<<<<
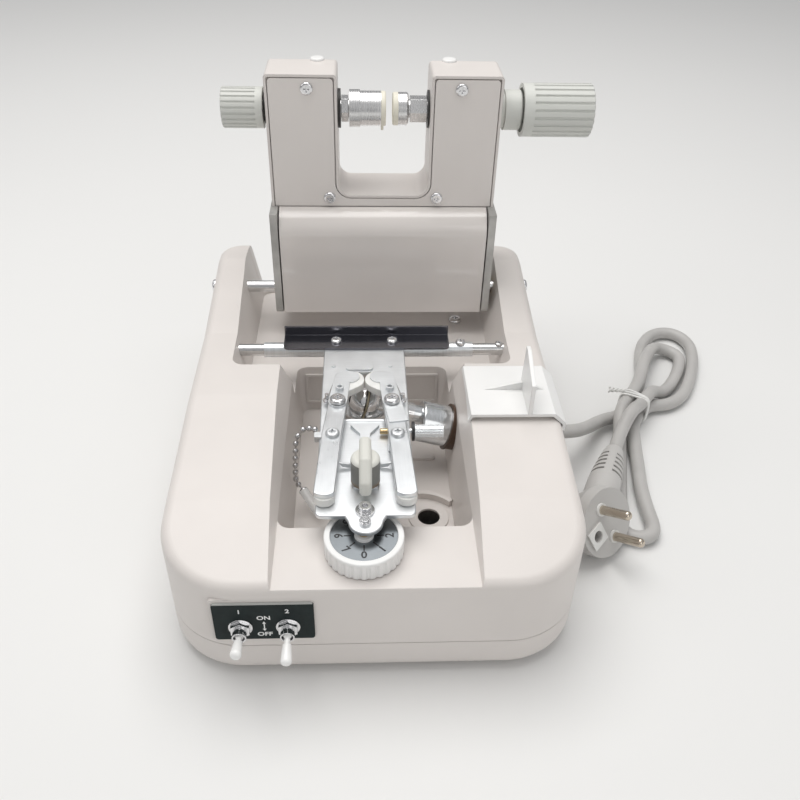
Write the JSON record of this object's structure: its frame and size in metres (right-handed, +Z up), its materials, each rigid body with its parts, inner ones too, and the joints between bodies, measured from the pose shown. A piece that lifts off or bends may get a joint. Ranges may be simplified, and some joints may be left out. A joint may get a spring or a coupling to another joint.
{
  "type": "lens groover",
  "caption": "Table machine for grooving spectacle lens rims: hinged lens head with chucks, grooving wheel, guide plate with arms, depth dial, switches, mains cord.",
  "frame": {"origin": "on the table, under the middle of the housing", "axes": "+X to the right of a person who faces the switches, +Y away from that person, +Z up"},
  "size_m": [0.3292, 0.3003, 0.2029],
  "materials": {
    "housing": "satin",
    "shell": "satin",
    "white": "satin",
    "rubber": "matte",
    "screw": "polished",
    "steel": "ground",
    "plate_steel": "satin nickel",
    "aluminium": "turned",
    "switch_plate": "printed",
    "switch": "plated",
    "cast_grey": "bare casting",
    "knob": "satin",
    "pad": "smooth",
    "nylon": "smooth",
    "cord": "smooth",
    "brown": "matte",
    "brass": "turned",
    "black": "matte",
    "chain": "polished",
    "electrics": "lacquered"
  },
  "bodies": {
    "body": {"bottom_shell": "shell", "housing": "housing", "rubber_feet": "rubber", "case_screws": "screw", "switch_plate": "switch_plate", "switch_bodies": "switch", "hinge_shaft": "steel", "wheel_motor": "steel", "motor_grommet": "brown", "wheel_guard": "steel", "power_supply": "electrics", "cord_gland": "cord", "power_cord": "cord", "cord_tie": "white", "plug_body": "cord", "plug_pins": "brass", "guide_rod": "steel"},
    "head_carriage": {"head_bushes": "brass"},
    "lens_head": {"head_shell": "housing", "head_front_plate": "housing", "head_plate_screws": "screw", "head_cover": "housing", "side_plates": "cast_grey", "head_plugs": "white", "lens_motor": "electrics", "drive_belts": "black", "spindle_bearings": "black", "clamp_collar": "aluminium"},
    "left_chuck_set": {"left_knob": "knob", "left_spindle": "steel", "left_chuck": "aluminium", "left_pad": "pad"},
    "drive_set": {"drive_shaft": "steel"},
    "clamp_set": {"clamp_quill": "steel"},
    "clamp_knob_set": {"right_knob": "knob"},
    "right_chuck_set": {"right_spindle": "steel", "right_chuck": "aluminium", "right_pad": "pad"},
    "wheel_set": {"wheel_spindle": "steel", "grinding_wheel": "aluminium"},
    "dial_set": {"depth_dial": "white"},
    "stem_set": {"depth_stem": "brass"},
    "guide_set": {"guide_sleeve": "steel", "guide_plate": "plate_steel", "splash_bracket": "plate_steel", "guide_plate_screws": "screw", "selector_plate": "plate_steel", "arm_pivots": "screw", "ball_chain": "chain"},
    "left_arm_set": {"left_arm": "plate_steel", "left_shoe_plate": "plate_steel", "left_shoe": "nylon"},
    "right_arm_set": {"right_arm": "plate_steel", "right_shoe_plate": "plate_steel", "right_shoe": "nylon"},
    "mode_set": {"mode_knob": "knob"},
    "position_set": {"position_screw": "brass"},
    "lens_lever_set": {"lens_switch_lever": "white"},
    "wheel_lever_set": {"wheel_switch_lever": "white"},
    "cover_set": {"motor_cover": "white"}
  },
  "joints": [
    {"name": "head_slide", "type": "slide", "parent": "body", "child": "head_carriage", "axis": [1, 0, 0], "range_m": [-0.0135, 0]},
    {"name": "head_swing", "type": "hinge", "parent": "head_carriage", "child": "lens_head", "pos_m": [0, 0.0955, 0.0723], "axis": [-1, 0, 0], "range_deg": [-73, 0]},
    {"name": "left_spin", "type": "hinge", "parent": "lens_head", "child": "left_chuck_set", "pos_m": [0, 0.106, 0.1788], "axis": [1, 0, 0], "continuous": true},
    {"name": "drive_spin", "type": "hinge", "parent": "lens_head", "child": "drive_set", "pos_m": [0, 0.106, 0.092], "axis": [1, 0, 0], "continuous": true},
    {"name": "clamp_travel", "type": "slide", "parent": "lens_head", "child": "clamp_set", "axis": [1, 0, 0], "range_m": [-0.0035, 0]},
    {"name": "clamp_turn", "type": "hinge", "parent": "clamp_set", "child": "clamp_knob_set", "pos_m": [0.1, 0.106, 0.1788], "axis": [1, 0, 0], "range_deg": [-315, 0]},
    {"name": "right_spin", "type": "hinge", "parent": "clamp_set", "child": "right_chuck_set", "pos_m": [0.03, 0.106, 0.1788], "axis": [1, 0, 0], "continuous": true},
    {"name": "wheel_spin", "type": "hinge", "parent": "body", "child": "wheel_set", "pos_m": [-0.0044, -0.011, 0.0635], "axis": [0.9636, 0, -0.2672], "continuous": true},
    {"name": "dial_turn", "type": "hinge", "parent": "body", "child": "dial_set", "pos_m": [-0.0052, -0.1095, 0.06], "axis": [0, 0, 1], "range_deg": [-315, 0]},
    {"name": "stem_travel", "type": "slide", "parent": "body", "child": "stem_set", "axis": [0, 0, 1], "range_m": [-0.0007, 0]},
    {"name": "plate_lift", "type": "hinge", "parent": "body", "child": "guide_set", "pos_m": [0, 0.034, 0.0665], "axis": [-1, 0, 0], "range_deg": [0, 60]},
    {"name": "left_arm_squeeze", "type": "hinge", "parent": "guide_set", "child": "left_arm_set", "pos_m": [-0.0178, -0.0318, 0.078], "axis": [0, 0, 1], "range_deg": [0, 4.5], "stiffness_Nm_per_rad": 0.05, "springref_deg": -11.46},
    {"name": "right_arm_squeeze", "type": "hinge", "parent": "guide_set", "child": "right_arm_set", "pos_m": [0.009, -0.0318, 0.078], "axis": [0, 0, 1], "range_deg": [-4.5, 0]},
    {"name": "mode_turn", "type": "hinge", "parent": "guide_set", "child": "mode_set", "pos_m": [-0.0044, -0.083, 0.08], "axis": [0, 0, 1], "range_deg": [-30, 30]},
    {"name": "position_turn", "type": "hinge", "parent": "right_arm_set", "child": "position_set", "pos_m": [0.01, -0.0495, 0.0754], "axis": [1, 0, 0], "range_deg": [-180, 180]},
    {"name": "lens_switch", "type": "hinge", "parent": "body", "child": "lens_lever_set", "pos_m": [-0.0584, -0.1374, 0.0363], "axis": [1, 0, 0], "range_deg": [0, 26]},
    {"name": "wheel_switch", "type": "hinge", "parent": "body", "child": "wheel_lever_set", "pos_m": [-0.038, -0.1374, 0.0363], "axis": [1, 0, 0], "range_deg": [-26, 0]},
    {"name": "cover_lift", "type": "slide", "parent": "body", "child": "cover_set", "axis": [0, 0, 1], "range_m": [0, 0.04]}
  ],
  "couplings": [
    {"joint": "drive_spin", "follows": "left_spin", "ratio": 1.25},
    {"joint": "right_spin", "follows": "left_spin", "ratio": 1},
    {"joint": "clamp_turn", "follows": "clamp_travel", "rad_per_m": 1570.8},
    {"joint": "stem_travel", "follows": "dial_turn", "m_per_rad": 0.00012732},
    {"joint": "right_arm_squeeze", "follows": "left_arm_squeeze", "ratio": -1}
  ]
}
>>>>
**TASK PROMPT**: Reproduce every line of the material above exactly.

**TASK RESPONSE**:
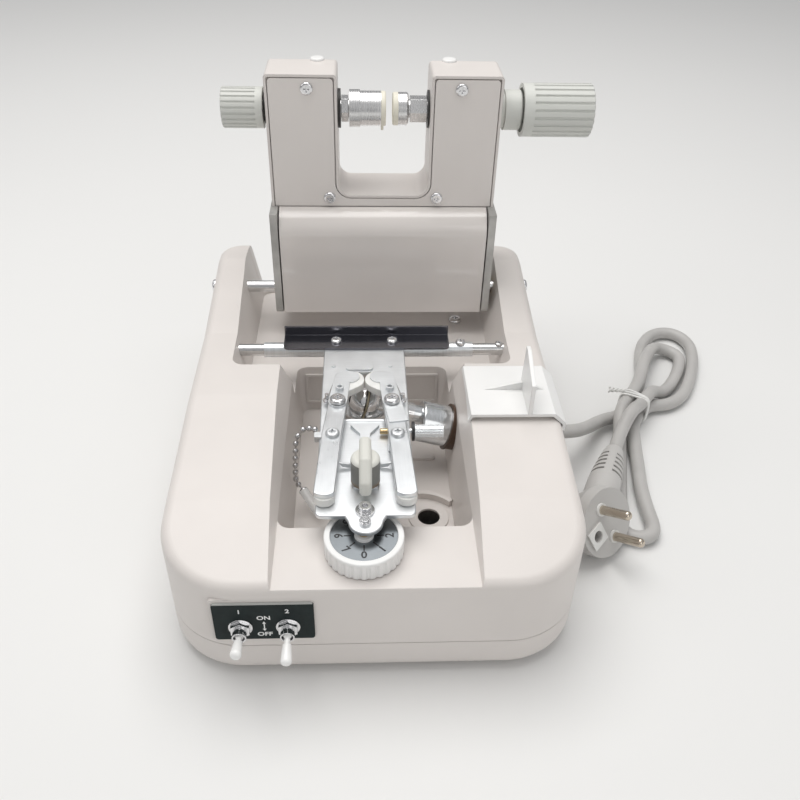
Write the JSON record of this object's structure: its frame and size in metres (right-handed, +Z up), its materials, each rigid body with its parts, inner ones too, and the joints between bodies, measured from the pose shown. A piece that lifts off or bends may get a joint. Ranges may be simplified, and some joints may be left out. A joint may get a spring or a coupling to another joint.
{
  "type": "lens groover",
  "caption": "Table machine for grooving spectacle lens rims: hinged lens head with chucks, grooving wheel, guide plate with arms, depth dial, switches, mains cord.",
  "frame": {"origin": "on the table, under the middle of the housing", "axes": "+X to the right of a person who faces the switches, +Y away from that person, +Z up"},
  "size_m": [0.3292, 0.3003, 0.2029],
  "materials": {
    "housing": "satin",
    "shell": "satin",
    "white": "satin",
    "rubber": "matte",
    "screw": "polished",
    "steel": "ground",
    "plate_steel": "satin nickel",
    "aluminium": "turned",
    "switch_plate": "printed",
    "switch": "plated",
    "cast_grey": "bare casting",
    "knob": "satin",
    "pad": "smooth",
    "nylon": "smooth",
    "cord": "smooth",
    "brown": "matte",
    "brass": "turned",
    "black": "matte",
    "chain": "polished",
    "electrics": "lacquered"
  },
  "bodies": {
    "body": {"bottom_shell": "shell", "housing": "housing", "rubber_feet": "rubber", "case_screws": "screw", "switch_plate": "switch_plate", "switch_bodies": "switch", "hinge_shaft": "steel", "wheel_motor": "steel", "motor_grommet": "brown", "wheel_guard": "steel", "power_supply": "electrics", "cord_gland": "cord", "power_cord": "cord", "cord_tie": "white", "plug_body": "cord", "plug_pins": "brass", "guide_rod": "steel"},
    "head_carriage": {"head_bushes": "brass"},
    "lens_head": {"head_shell": "housing", "head_front_plate": "housing", "head_plate_screws": "screw", "head_cover": "housing", "side_plates": "cast_grey", "head_plugs": "white", "lens_motor": "electrics", "drive_belts": "black", "spindle_bearings": "black", "clamp_collar": "aluminium"},
    "left_chuck_set": {"left_knob": "knob", "left_spindle": "steel", "left_chuck": "aluminium", "left_pad": "pad"},
    "drive_set": {"drive_shaft": "steel"},
    "clamp_set": {"clamp_quill": "steel"},
    "clamp_knob_set": {"right_knob": "knob"},
    "right_chuck_set": {"right_spindle": "steel", "right_chuck": "aluminium", "right_pad": "pad"},
    "wheel_set": {"wheel_spindle": "steel", "grinding_wheel": "aluminium"},
    "dial_set": {"depth_dial": "white"},
    "stem_set": {"depth_stem": "brass"},
    "guide_set": {"guide_sleeve": "steel", "guide_plate": "plate_steel", "splash_bracket": "plate_steel", "guide_plate_screws": "screw", "selector_plate": "plate_steel", "arm_pivots": "screw", "ball_chain": "chain"},
    "left_arm_set": {"left_arm": "plate_steel", "left_shoe_plate": "plate_steel", "left_shoe": "nylon"},
    "right_arm_set": {"right_arm": "plate_steel", "right_shoe_plate": "plate_steel", "right_shoe": "nylon"},
    "mode_set": {"mode_knob": "knob"},
    "position_set": {"position_screw": "brass"},
    "lens_lever_set": {"lens_switch_lever": "white"},
    "wheel_lever_set": {"wheel_switch_lever": "white"},
    "cover_set": {"motor_cover": "white"}
  },
  "joints": [
    {"name": "head_slide", "type": "slide", "parent": "body", "child": "head_carriage", "axis": [1, 0, 0], "range_m": [-0.0135, 0]},
    {"name": "head_swing", "type": "hinge", "parent": "head_carriage", "child": "lens_head", "pos_m": [0, 0.0955, 0.0723], "axis": [-1, 0, 0], "range_deg": [-73, 0]},
    {"name": "left_spin", "type": "hinge", "parent": "lens_head", "child": "left_chuck_set", "pos_m": [0, 0.106, 0.1788], "axis": [1, 0, 0], "continuous": true},
    {"name": "drive_spin", "type": "hinge", "parent": "lens_head", "child": "drive_set", "pos_m": [0, 0.106, 0.092], "axis": [1, 0, 0], "continuous": true},
    {"name": "clamp_travel", "type": "slide", "parent": "lens_head", "child": "clamp_set", "axis": [1, 0, 0], "range_m": [-0.0035, 0]},
    {"name": "clamp_turn", "type": "hinge", "parent": "clamp_set", "child": "clamp_knob_set", "pos_m": [0.1, 0.106, 0.1788], "axis": [1, 0, 0], "range_deg": [-315, 0]},
    {"name": "right_spin", "type": "hinge", "parent": "clamp_set", "child": "right_chuck_set", "pos_m": [0.03, 0.106, 0.1788], "axis": [1, 0, 0], "continuous": true},
    {"name": "wheel_spin", "type": "hinge", "parent": "body", "child": "wheel_set", "pos_m": [-0.0044, -0.011, 0.0635], "axis": [0.9636, 0, -0.2672], "continuous": true},
    {"name": "dial_turn", "type": "hinge", "parent": "body", "child": "dial_set", "pos_m": [-0.0052, -0.1095, 0.06], "axis": [0, 0, 1], "range_deg": [-315, 0]},
    {"name": "stem_travel", "type": "slide", "parent": "body", "child": "stem_set", "axis": [0, 0, 1], "range_m": [-0.0007, 0]},
    {"name": "plate_lift", "type": "hinge", "parent": "body", "child": "guide_set", "pos_m": [0, 0.034, 0.0665], "axis": [-1, 0, 0], "range_deg": [0, 60]},
    {"name": "left_arm_squeeze", "type": "hinge", "parent": "guide_set", "child": "left_arm_set", "pos_m": [-0.0178, -0.0318, 0.078], "axis": [0, 0, 1], "range_deg": [0, 4.5], "stiffness_Nm_per_rad": 0.05, "springref_deg": -11.46},
    {"name": "right_arm_squeeze", "type": "hinge", "parent": "guide_set", "child": "right_arm_set", "pos_m": [0.009, -0.0318, 0.078], "axis": [0, 0, 1], "range_deg": [-4.5, 0]},
    {"name": "mode_turn", "type": "hinge", "parent": "guide_set", "child": "mode_set", "pos_m": [-0.0044, -0.083, 0.08], "axis": [0, 0, 1], "range_deg": [-30, 30]},
    {"name": "position_turn", "type": "hinge", "parent": "right_arm_set", "child": "position_set", "pos_m": [0.01, -0.0495, 0.0754], "axis": [1, 0, 0], "range_deg": [-180, 180]},
    {"name": "lens_switch", "type": "hinge", "parent": "body", "child": "lens_lever_set", "pos_m": [-0.0584, -0.1374, 0.0363], "axis": [1, 0, 0], "range_deg": [0, 26]},
    {"name": "wheel_switch", "type": "hinge", "parent": "body", "child": "wheel_lever_set", "pos_m": [-0.038, -0.1374, 0.0363], "axis": [1, 0, 0], "range_deg": [-26, 0]},
    {"name": "cover_lift", "type": "slide", "parent": "body", "child": "cover_set", "axis": [0, 0, 1], "range_m": [0, 0.04]}
  ],
  "couplings": [
    {"joint": "drive_spin", "follows": "left_spin", "ratio": 1.25},
    {"joint": "right_spin", "follows": "left_spin", "ratio": 1},
    {"joint": "clamp_turn", "follows": "clamp_travel", "rad_per_m": 1570.8},
    {"joint": "stem_travel", "follows": "dial_turn", "m_per_rad": 0.00012732},
    {"joint": "right_arm_squeeze", "follows": "left_arm_squeeze", "ratio": -1}
  ]
}